• What the task requires: Give every line of the material again, exactly as written.

— begin Provided data —

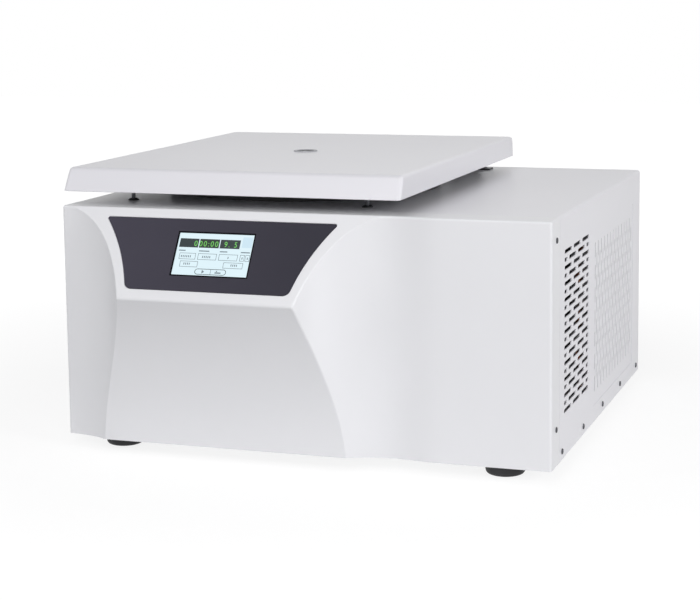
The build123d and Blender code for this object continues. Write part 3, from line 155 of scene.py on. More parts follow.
for name, place, aim, width, height, watts in (
    ("front lamp", (0.9, -3.2, 1.5), (0.0, 0.0, 0.16), 2.6, 1.8, 53.0),
    ("high lamp", (-0.2, -2.4, 2.7), (0.0, 0.0, 0.2), 2.0, 1.2, 18.0),
    ("right strip", (2.8, -1.2, 1.0), (0.0, 0.0, 0.16), 0.6, 1.8, 37.5),
    ("left strip", (-2.4, -1.8, 1.1), (0.0, 0.0, 0.16), 0.6, 1.8, 16.0),
    ("back lamp", (2.6, 1.6, 1.2), (0.0, 0.0, 0.2), 1.2, 1.2, 9.0),
    ("rear lamp", (-0.4, 3.0, 2.0), (0.0, 0.0, 0.2), 2.4, 1.4, 7.0),
):
    lamp = added(name, bpy.data.lights.new(name, "AREA"))
    lamp.data.shape = "RECTANGLE"
    lamp.data.size = width
    lamp.data.size_y = height
    lamp.data.energy = watts
    lamp.location = place
    lamp.rotation_euler = (Vector(aim) - Vector(place)).to_track_quat("-Z", "Y").to_euler()

# ------------------------------
# Front fascia: one thick-walled moulding in off-white plastic, with a leaning
# console, a hollow apron under it and a hollow wing each side. It screws to
# the case's front edge, and the panel and the screen drop into its console.
# ------------------------------
half_width = 310.0  # millimetres, as are all sizes here; each mesh is scaled to metres as it is made
case_z, deck_z = 15.0, 304.5
front_y, seam_y, ridge_y = -254.3, -213.6, -315.0
console_x, console_y, tilt, drop = -94.5, -249.3, math.radians(33), 101.2
wing_radius, wing_offset = 113.6, 215.5
wing_centre_y = console_y - wing_radius
apron_radius, apron_foot = 430.0, (-264.8, case_z)
flat_start_x = 175.0
top_round, edge_round, ridge_round, crest_round = 3.0, 3.4, 4.0, 4.5
fascia_wall, seam_ease = 3.0, 1.3
quarter = math.pi / 2


def spread(start, end, steps):
    """Evenly spaced values from start to end, both included."""
    return [start + (end - start) * k / steps for k in range(steps + 1)]


def arc(centre, radius, start, end, steps):
    """Points on a circle from one angle to another, in radians."""
    x, y = centre[:2]
    return [(x + radius * math.cos(a), y + radius * math.sin(a)) for a in spread(start, end, steps)]


def vert(bm, point):
    """A new vertex at a point in millimetres."""
    return bm.verts.new(Vector(point) / 1000)


def band(bm, low, high, closed=True):
    """A row of faces between two rings of vertices."""
    for k in range(len(low) if closed else len(low) - 1):
        n = (k + 1) % len(low)
        bm.faces.new((low[k], low[n], high[n], high[k]))


def faced(bm, way):
    """Turn a skin's faces over, if need be, so that on the whole they look the given way."""
    bm.normal_update()
    if sum(face.calc_area() * face.normal.dot(way) for face in bm.faces) < 0:
        bmesh.ops.reverse_faces(bm, faces=bm.faces[:])


def skinned(name, loops, closed=True, low_cap=True, high_cap=True, way=None):
    """A mesh object over a stack of loops of points, with a face over each end."""
    bm = bmesh.new()
    rings = [[vert(bm, p) for p in loop] for loop in loops]
    for low, high in zip(rings, rings[1:]):
        band(bm, low, high, closed)
    if low_cap:
        bm.faces.new(rings[0][::-1])
    if high_cap:
        bm.faces.new(rings[-1])
    if way:
        faced(bm, way)
    return placed(name, bm)


def placed(name, bm):
    """Turn a bmesh into a smooth object of the scene."""
    mesh = bpy.data.meshes.new(name)
    bm.to_mesh(mesh)
    bm.free()
    return smooth(added(name, mesh))


def smooth(piece):
    """Shade a piece smooth, except over edges sharper than 30 degrees."""
    piece.data.polygons.foreach_set("use_smooth", [True] * len(piece.data.polygons))
    piece.data.set_sharp_from_angle(angle=math.radians(30))
    return piece


def evaluated(piece):
    """A new mesh of a piece with its modifiers applied."""
    return bpy.data.meshes.new_from_object(piece.evaluated_get(bpy.context.evaluated_depsgraph_get()))


def baked(piece, *cutters):
    """Apply a piece's modifiers, and remove the shapes that only cut it."""
    mesh = evaluated(piece)
    piece.modifiers.clear()
    piece.data = mesh
    mesh.name = piece.name
    for cutter in cutters:
        bpy.data.objects.remove(cutter)
    smooth(piece)


def modify(piece, kind, **settings):
    """Put a modifier on a piece."""
    step = piece.modifiers.new(kind.lower(), kind)
    for name, value in settings.items():
        setattr(step, name, value)


def cut(piece, *cutters):
    """Take each cutter's shape out of a piece."""
    for cutter in cutters:
        modify(piece, "BOOLEAN", solver="EXACT", operation="DIFFERENCE", object=cutter)


def thicken(piece, wall):
    """Give an open skin its wall behind its outer faces."""
    modify(piece, "SOLIDIFY", thickness=wall / 1000, offset=-1, use_even_offset=True)


def ease_edges(piece, size, crease=60, steps=2):
    """Round every edge that is sharper than crease degrees."""
    angle = math.radians(crease)
    modify(piece, "BEVEL", width=size / 1000, segments=steps, limit_method="ANGLE", angle_limit=angle)


def finished(piece, material, body, slot, *replaced):
    """Give a piece its material, its body and the CAD nodes it stands for; the slot is not used."""
    piece.data.materials.clear()
    piece.data.materials.append(material)
    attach(piece, body)
    if replaced:
        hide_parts(*replaced)
    modify(piece, "WEIGHTED_NORMAL", keep_sharp=True)


def console_rows():
    """(height, y of the console or apron at that height), from the foot to the top edge."""
    lean_up = Vector((math.sin(tilt), math.cos(tilt)))
    inward = Vector((math.cos(tilt), -math.sin(tilt)))
    ridge = Vector((ridge_y, deck_z - drop))
    foot = Vector(apron_foot)
    chord = foot - ridge
    beside = Vector((chord.y, -chord.x)).normalized()
    centre = (ridge + foot) / 2 + beside * math.sqrt(apron_radius**2 - (chord.length / 2) ** 2)
    # the crest's rounding touches the console's plane and the apron's circle
    start = ridge + inward * crest_round - centre
    reach = apron_radius + crest_round
    along = -start.dot(lean_up) + math.sqrt(start.dot(lean_up) ** 2 - start.length_squared + reach**2)
    crest = centre + start + lean_up * along
    touch = crest - centre
    low = math.atan2(foot.y - centre.y, foot.x - centre.x)
    rows = arc(centre, apron_radius, low, math.atan2(touch.y, touch.x), 34)
    facing_apron = math.atan2(-touch.y, -touch.x) + 2 * math.pi
    rows += arc(crest, crest_round, facing_apron, math.pi - tilt, 8)[1:]
    rows = [(z, y) for y, z in rows]
    top_low = deck_z - top_round
    middle_y = console_y - top_round * math.tan(tilt) + top_round / math.cos(tilt)
    heights = spread((crest - inward * crest_round).y, top_low, 22)[1:]
    heights += [top_low + top_round * math.sin(a) for a in spread(0, quarter, 7)[1:]]
    for z in heights:
        if z < top_low + top_round * math.sin(tilt):
            rows.append((z, console_y - (deck_z - z) * math.tan(tilt)))
        else:
            rows.append((z, middle_y - math.sqrt(max(0, top_round**2 - (z - top_low) ** 2))))
    return rows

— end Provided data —

• Answer to this task:
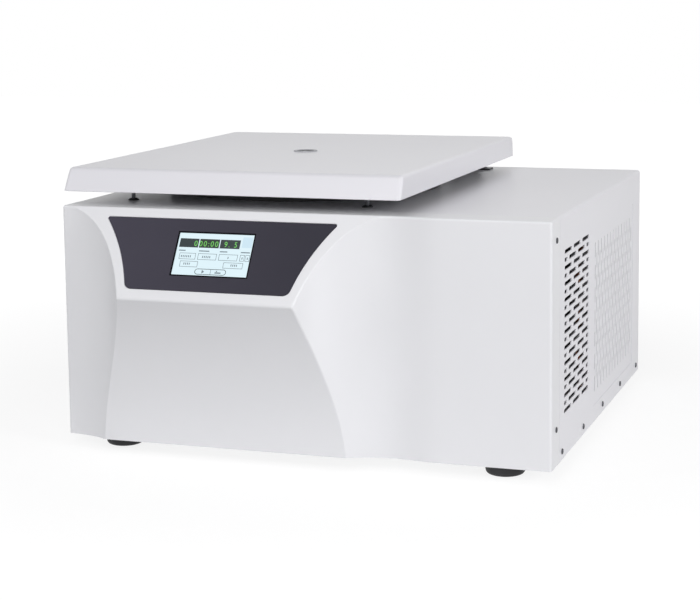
The build123d and Blender code for this object continues. Write part 3, from line 155 of scene.py on. More parts follow.
for name, place, aim, width, height, watts in (
    ("front lamp", (0.9, -3.2, 1.5), (0.0, 0.0, 0.16), 2.6, 1.8, 53.0),
    ("high lamp", (-0.2, -2.4, 2.7), (0.0, 0.0, 0.2), 2.0, 1.2, 18.0),
    ("right strip", (2.8, -1.2, 1.0), (0.0, 0.0, 0.16), 0.6, 1.8, 37.5),
    ("left strip", (-2.4, -1.8, 1.1), (0.0, 0.0, 0.16), 0.6, 1.8, 16.0),
    ("back lamp", (2.6, 1.6, 1.2), (0.0, 0.0, 0.2), 1.2, 1.2, 9.0),
    ("rear lamp", (-0.4, 3.0, 2.0), (0.0, 0.0, 0.2), 2.4, 1.4, 7.0),
):
    lamp = added(name, bpy.data.lights.new(name, "AREA"))
    lamp.data.shape = "RECTANGLE"
    lamp.data.size = width
    lamp.data.size_y = height
    lamp.data.energy = watts
    lamp.location = place
    lamp.rotation_euler = (Vector(aim) - Vector(place)).to_track_quat("-Z", "Y").to_euler()

# ------------------------------
# Front fascia: one thick-walled moulding in off-white plastic, with a leaning
# console, a hollow apron under it and a hollow wing each side. It screws to
# the case's front edge, and the panel and the screen drop into its console.
# ------------------------------
half_width = 310.0  # millimetres, as are all sizes here; each mesh is scaled to metres as it is made
case_z, deck_z = 15.0, 304.5
front_y, seam_y, ridge_y = -254.3, -213.6, -315.0
console_x, console_y, tilt, drop = -94.5, -249.3, math.radians(33), 101.2
wing_radius, wing_offset = 113.6, 215.5
wing_centre_y = console_y - wing_radius
apron_radius, apron_foot = 430.0, (-264.8, case_z)
flat_start_x = 175.0
top_round, edge_round, ridge_round, crest_round = 3.0, 3.4, 4.0, 4.5
fascia_wall, seam_ease = 3.0, 1.3
quarter = math.pi / 2


def spread(start, end, steps):
    """Evenly spaced values from start to end, both included."""
    return [start + (end - start) * k / steps for k in range(steps + 1)]


def arc(centre, radius, start, end, steps):
    """Points on a circle from one angle to another, in radians."""
    x, y = centre[:2]
    return [(x + radius * math.cos(a), y + radius * math.sin(a)) for a in spread(start, end, steps)]


def vert(bm, point):
    """A new vertex at a point in millimetres."""
    return bm.verts.new(Vector(point) / 1000)


def band(bm, low, high, closed=True):
    """A row of faces between two rings of vertices."""
    for k in range(len(low) if closed else len(low) - 1):
        n = (k + 1) % len(low)
        bm.faces.new((low[k], low[n], high[n], high[k]))


def faced(bm, way):
    """Turn a skin's faces over, if need be, so that on the whole they look the given way."""
    bm.normal_update()
    if sum(face.calc_area() * face.normal.dot(way) for face in bm.faces) < 0:
        bmesh.ops.reverse_faces(bm, faces=bm.faces[:])


def skinned(name, loops, closed=True, low_cap=True, high_cap=True, way=None):
    """A mesh object over a stack of loops of points, with a face over each end."""
    bm = bmesh.new()
    rings = [[vert(bm, p) for p in loop] for loop in loops]
    for low, high in zip(rings, rings[1:]):
        band(bm, low, high, closed)
    if low_cap:
        bm.faces.new(rings[0][::-1])
    if high_cap:
        bm.faces.new(rings[-1])
    if way:
        faced(bm, way)
    return placed(name, bm)


def placed(name, bm):
    """Turn a bmesh into a smooth object of the scene."""
    mesh = bpy.data.meshes.new(name)
    bm.to_mesh(mesh)
    bm.free()
    return smooth(added(name, mesh))


def smooth(piece):
    """Shade a piece smooth, except over edges sharper than 30 degrees."""
    piece.data.polygons.foreach_set("use_smooth", [True] * len(piece.data.polygons))
    piece.data.set_sharp_from_angle(angle=math.radians(30))
    return piece


def evaluated(piece):
    """A new mesh of a piece with its modifiers applied."""
    return bpy.data.meshes.new_from_object(piece.evaluated_get(bpy.context.evaluated_depsgraph_get()))


def baked(piece, *cutters):
    """Apply a piece's modifiers, and remove the shapes that only cut it."""
    mesh = evaluated(piece)
    piece.modifiers.clear()
    piece.data = mesh
    mesh.name = piece.name
    for cutter in cutters:
        bpy.data.objects.remove(cutter)
    smooth(piece)


def modify(piece, kind, **settings):
    """Put a modifier on a piece."""
    step = piece.modifiers.new(kind.lower(), kind)
    for name, value in settings.items():
        setattr(step, name, value)


def cut(piece, *cutters):
    """Take each cutter's shape out of a piece."""
    for cutter in cutters:
        modify(piece, "BOOLEAN", solver="EXACT", operation="DIFFERENCE", object=cutter)


def thicken(piece, wall):
    """Give an open skin its wall behind its outer faces."""
    modify(piece, "SOLIDIFY", thickness=wall / 1000, offset=-1, use_even_offset=True)


def ease_edges(piece, size, crease=60, steps=2):
    """Round every edge that is sharper than crease degrees."""
    angle = math.radians(crease)
    modify(piece, "BEVEL", width=size / 1000, segments=steps, limit_method="ANGLE", angle_limit=angle)


def finished(piece, material, body, slot, *replaced):
    """Give a piece its material, its body and the CAD nodes it stands for; the slot is not used."""
    piece.data.materials.clear()
    piece.data.materials.append(material)
    attach(piece, body)
    if replaced:
        hide_parts(*replaced)
    modify(piece, "WEIGHTED_NORMAL", keep_sharp=True)


def console_rows():
    """(height, y of the console or apron at that height), from the foot to the top edge."""
    lean_up = Vector((math.sin(tilt), math.cos(tilt)))
    inward = Vector((math.cos(tilt), -math.sin(tilt)))
    ridge = Vector((ridge_y, deck_z - drop))
    foot = Vector(apron_foot)
    chord = foot - ridge
    beside = Vector((chord.y, -chord.x)).normalized()
    centre = (ridge + foot) / 2 + beside * math.sqrt(apron_radius**2 - (chord.length / 2) ** 2)
    # the crest's rounding touches the console's plane and the apron's circle
    start = ridge + inward * crest_round - centre
    reach = apron_radius + crest_round
    along = -start.dot(lean_up) + math.sqrt(start.dot(lean_up) ** 2 - start.length_squared + reach**2)
    crest = centre + start + lean_up * along
    touch = crest - centre
    low = math.atan2(foot.y - centre.y, foot.x - centre.x)
    rows = arc(centre, apron_radius, low, math.atan2(touch.y, touch.x), 34)
    facing_apron = math.atan2(-touch.y, -touch.x) + 2 * math.pi
    rows += arc(crest, crest_round, facing_apron, math.pi - tilt, 8)[1:]
    rows = [(z, y) for y, z in rows]
    top_low = deck_z - top_round
    middle_y = console_y - top_round * math.tan(tilt) + top_round / math.cos(tilt)
    heights = spread((crest - inward * crest_round).y, top_low, 22)[1:]
    heights += [top_low + top_round * math.sin(a) for a in spread(0, quarter, 7)[1:]]
    for z in heights:
        if z < top_low + top_round * math.sin(tilt):
            rows.append((z, console_y - (deck_z - z) * math.tan(tilt)))
        else:
            rows.append((z, middle_y - math.sqrt(max(0, top_round**2 - (z - top_low) ** 2))))
    return rows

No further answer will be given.